Sixteen-year-old Cinder is considered a technological mistake by most of society and a burden by her stepmother. Being a cyborg does have its benefits though: Cinder’s brain interface has given her an uncanny ability to fix things, making her the best mechanic in New Beijing. This reputation brings her into contact with Prince Kai, who needs her to fix an old android which he jokingly insists is a “matter of national security.” Although eager to impress the prince, Cinder’s intentions are derailed when her younger stepsister, and only human friend, is infected with the fatal plague that’s been devastating Earth for a decade. Betrayed once more by her stepmother, Cinder is involuntarily committed as a Plague test subject. Once in the palace hospital, a mysterious doctor discovers secrets about Cinder that could change the course of the nation. Meanwhile, the greedy and cruel Lunar queen is pressing the prince for concessions and marriage to avert war between the moon and Earth nations. This is a futuristic take on the Cinderella story.
|Author :||Marissa Meyer|
|Series :||#1 : Lunar Chronicles|
- I am predisposed to like this story, because I love science fiction, romance, and modern takes on fairy tales! This one has all of these elements, so I was very happy.
- Strong, feisty main character. I liked Cinder, and rooted for her throughout the story.
- The secondary characters were interesting and mostly fleshed out.

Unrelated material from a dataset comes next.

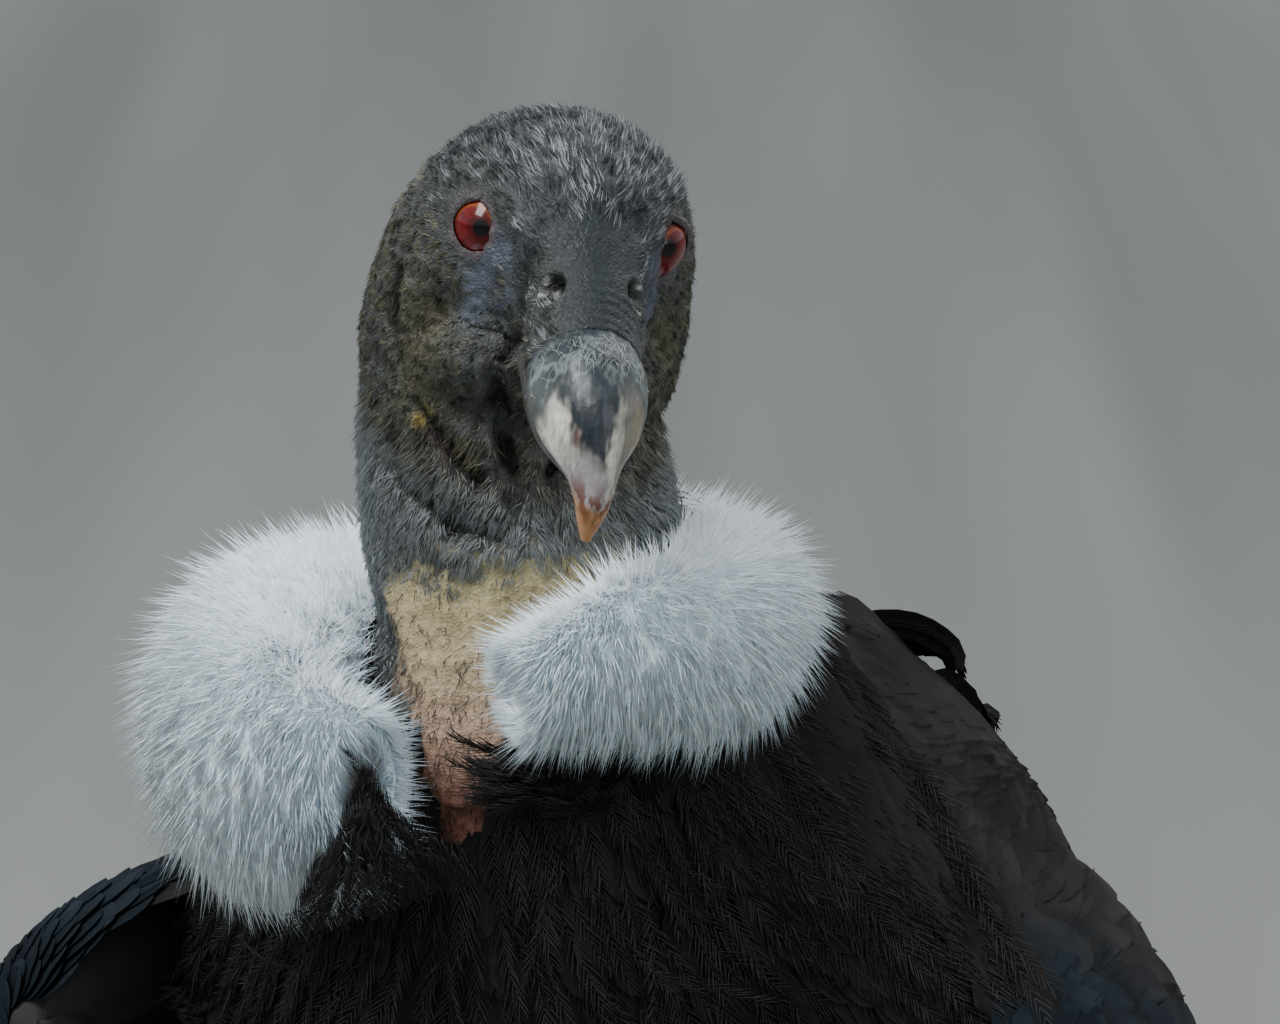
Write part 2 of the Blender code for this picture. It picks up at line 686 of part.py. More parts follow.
def wing_vane(side, tier, x, shift):
    """One feather of a tier, at the share x of the way from the upper lane to the lower one."""
    name, count, root, root_span, tips, tip_span, over = tier
    bulge = tips[1] - (tips[0] + tips[2]) / 2
    tip = between(tips[0], tips[2], x) + bulge * 4 * x * (1 - x) + shift
    reach = sum(tips) / 3 - root
    rows = []
    for u, share in COVERT_OUTLINE if name.endswith("coverts") else VANE_OUTLINE:
        t = between(root, tip, u)
        ease = u * u * (3 - 2 * u)
        low = between(root_span[0], tip_span[0], ease)
        high = between(root_span[1], tip_span[1], ease)
        centre = between(low, high, x)
        half = (high - low) / count / 2 * VANE_OVERLAP * share
        lift = np.interp((t - root) / reach, [0.0, VANE_BEND, 1.0], over) * MM - arm_sink(t)
        tilt = VANE_TILT * share
        upper, lower = lift - tilt, lift + tilt
        rows.append(
            [
                wing_point(t, centre - half, side, upper),
                wing_point(t, centre + half, side, lower),
                wing_point(t, centre + half, side, lower - VANE_THICK),
                wing_point(t, centre - half, side, upper - VANE_THICK),
            ]
        )
    return strip("vane", rows)


def make_wing(side):
    """The folded wing: the arm under small feathers, and the feathers in tiers on it."""
    rings = []
    across = 7
    for t in np.linspace(0.0, ARM_END, 10):
        thick = wing_arc(t, side)[3]
        sink = arm_sink(t)
        spread = np.linspace(ARM_EDGES[0], ARM_EDGES[1], across)
        outer = [wing_point(t, v, side, -sink) for v in spread]
        inner = [wing_point(t, v, side, -max(thick, sink + 0.003)) for v in spread[-2:0:-1]]
        rings.append(np.array(outer + inner))
    wing = bridge(f"wing_{side}", rings)
    random = np.random.default_rng(SEED)
    vanes = []
    for tier in WING_TIERS:
        for k in range(tier[1]):
            vanes.append(wing_vane(side, tier, (k + 0.5) / tier[1], random.uniform(-0.07, 0.07)))
    boolean(wing, "UNION", vanes, "MANIFOLD")
    return wing


def tail_point(share, x, lift):
    """A point on the tail: the share of its length, how far to the left and how far over its middle."""
    along = np.array([0.0, math.cos(TAIL_SLOPE), -math.sin(TAIL_SLOPE)])
    over = np.array([0.0, math.sin(TAIL_SLOPE), math.cos(TAIL_SLOPE)])
    drop = TAIL_CAMBER * (x / TAIL_HALF) ** 2
    start = np.array(TAIL_ROOT) + along * GAP + np.array([x, 0.0, 0.0])
    return start + along * share * TAIL_LENGTH + over * (lift - drop)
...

I especially liked the android, Iko, who had trouble remembering that she was an android and not a woman.
- The world building was lovely, I liked how the futuristic setting was introduced subtly and without info dumping. Also, the futuristic setting was necessary for this story; it could not have been set in another time period and remained the same.
- I thought this book ended at a good and logical place. It hinted at future conflicts, but readers could be satisfied with the action of this story. I’m looking forward to the next book in this series.

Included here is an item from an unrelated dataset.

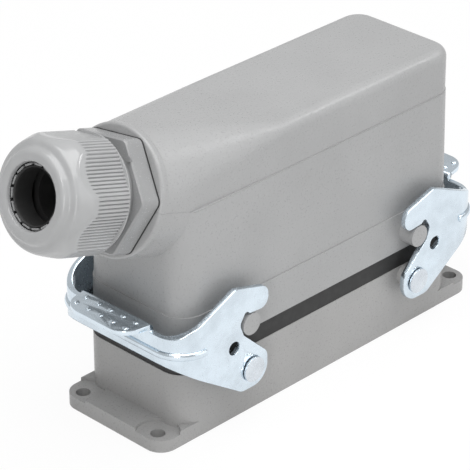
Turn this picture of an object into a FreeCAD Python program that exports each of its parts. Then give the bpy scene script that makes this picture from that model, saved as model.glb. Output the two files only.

- I didn’t understand why Prince Kai was so taken with Cinder, or why he pursued her even in the midst of losing his father, planning for his own coronation, and dealing with the Lunar envoy. His interest in the midst of such conflict seemed unlikely.
- I wanted more explanations about Queen Levana. Why was she so cruel? What did she want to gain with threatening war? She was the thinnest character.
I thought the ‘big reveal’ was pretty obvious through the book and not very shocking. It was almost too-foreshadowed. I did listen to, and not read, the book which sometimes makes a difference. Your thoughts?